> [EXERCISE TASK]
Set down the material exactly as given, please, from its first line through the line that includes "sizes, in metres".

Stored records:
--------------------------------------------------

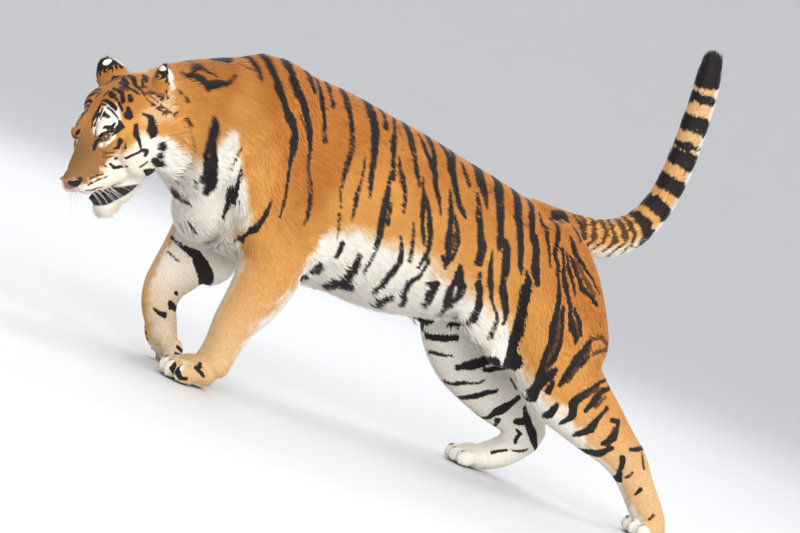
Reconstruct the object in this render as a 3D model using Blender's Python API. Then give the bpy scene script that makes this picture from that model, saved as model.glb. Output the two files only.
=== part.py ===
"""A walking tiger as a still, life-size model, in metres.

The tiger faces -X and +Z is up; its left side is at -Y. The body is modelled whole from
tubes carried along bones and from muscle and pad ellipsoids, and is then parted by thin cuts
where a person would name its parts. The forms give the outline out to the tips of the coat.
"""

import math

import bmesh
import bpy
import numpy as np
from mathutils import Matrix, Vector

# ------------------------------------------------------------------ driving sizes, in metres

GAP = 0.0003                # clearance between neighbouring solids
SOLE = 0.0                  # level of the flats under the feet
BODY_VOXEL = 0.010          # grain of the fused body, head and paws
HEAD_VOXEL = 0.0055
PAW_VOXEL = 0.0050
BODY_TRIANGLES = 1850
HEAD_TRIANGLES = 1120
PAW_TRIANGLES = 335

HEAD_SIZE = 1.06            # 1 is a head of 0.37 m from nose to nape
NOSE_TIP = Vector((-1.105, -0.200, 0.412))
HEAD_YAW = math.radians(33.5)       # turned to its left, towards -Y
HEAD_PITCH = math.radians(40.7)     # nose down
HEAD_ROLL = math.radians(18.0)      # left ear up

EYE_RADIUS = 0.0185
EYE_PLACE = (0.124, 0.049, 0.062)   # behind, beside and above the nose tip
EAR_PLACE = (0.322, 0.094, 0.110)
EAR_HEIGHT = 0.088           # from its buried root to its tip
EAR_WIDTH = 0.038            # radius of its cup
EAR_ROOT = 0.022             # depth of its root

FORE_PAW = 0.073            # half-width of a fore paw
HIND_PAW = 0.062
CLAW_RADIUS = 0.0042

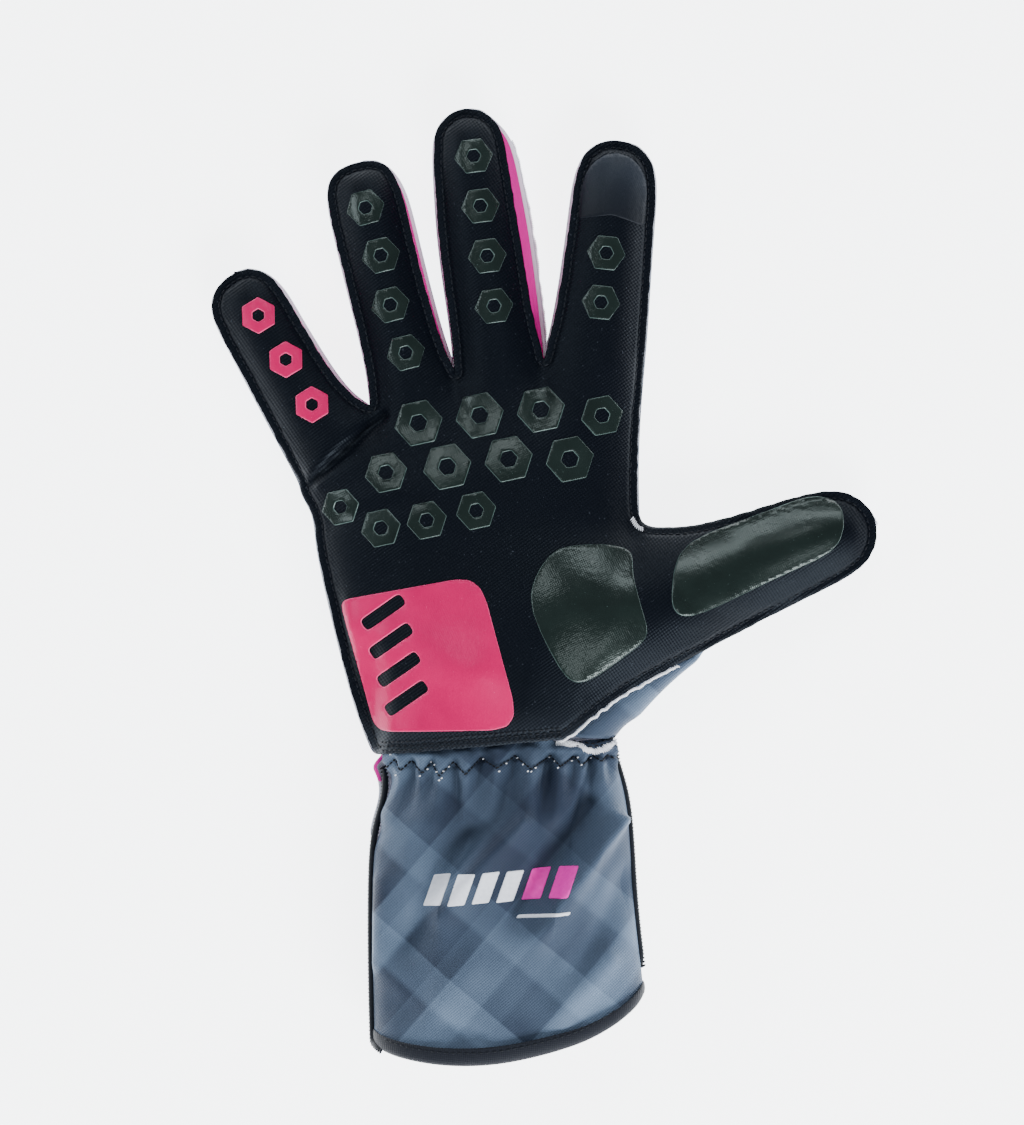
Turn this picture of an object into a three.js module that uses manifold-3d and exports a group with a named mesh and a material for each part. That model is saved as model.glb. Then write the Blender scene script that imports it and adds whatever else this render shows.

--------------------------------------------------

> [EXERCISE SOLUTION]
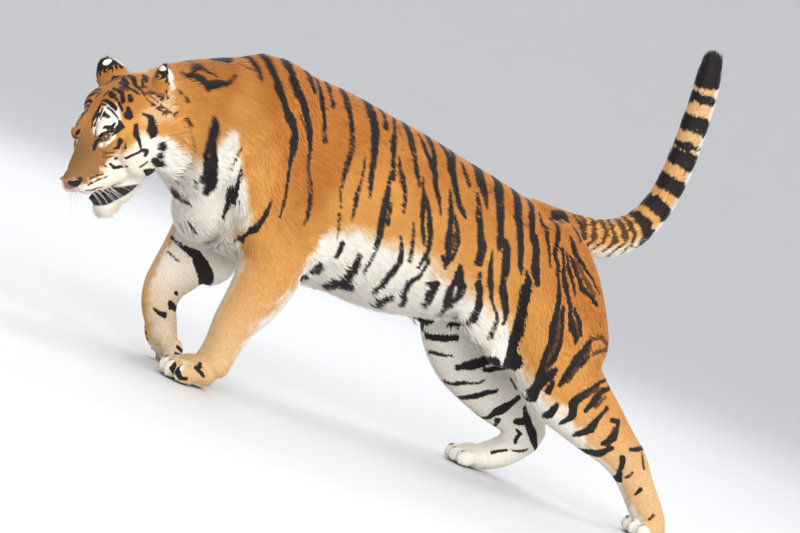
Reconstruct the object in this render as a 3D model using Blender's Python API. Then give the bpy scene script that makes this picture from that model, saved as model.glb. Output the two files only.
=== part.py ===
"""A walking tiger as a still, life-size model, in metres.

The tiger faces -X and +Z is up; its left side is at -Y. The body is modelled whole from
tubes carried along bones and from muscle and pad ellipsoids, and is then parted by thin cuts
where a person would name its parts. The forms give the outline out to the tips of the coat.
"""

import math

import bmesh
import bpy
import numpy as np
from mathutils import Matrix, Vector

# ------------------------------------------------------------------ driving sizes, in metres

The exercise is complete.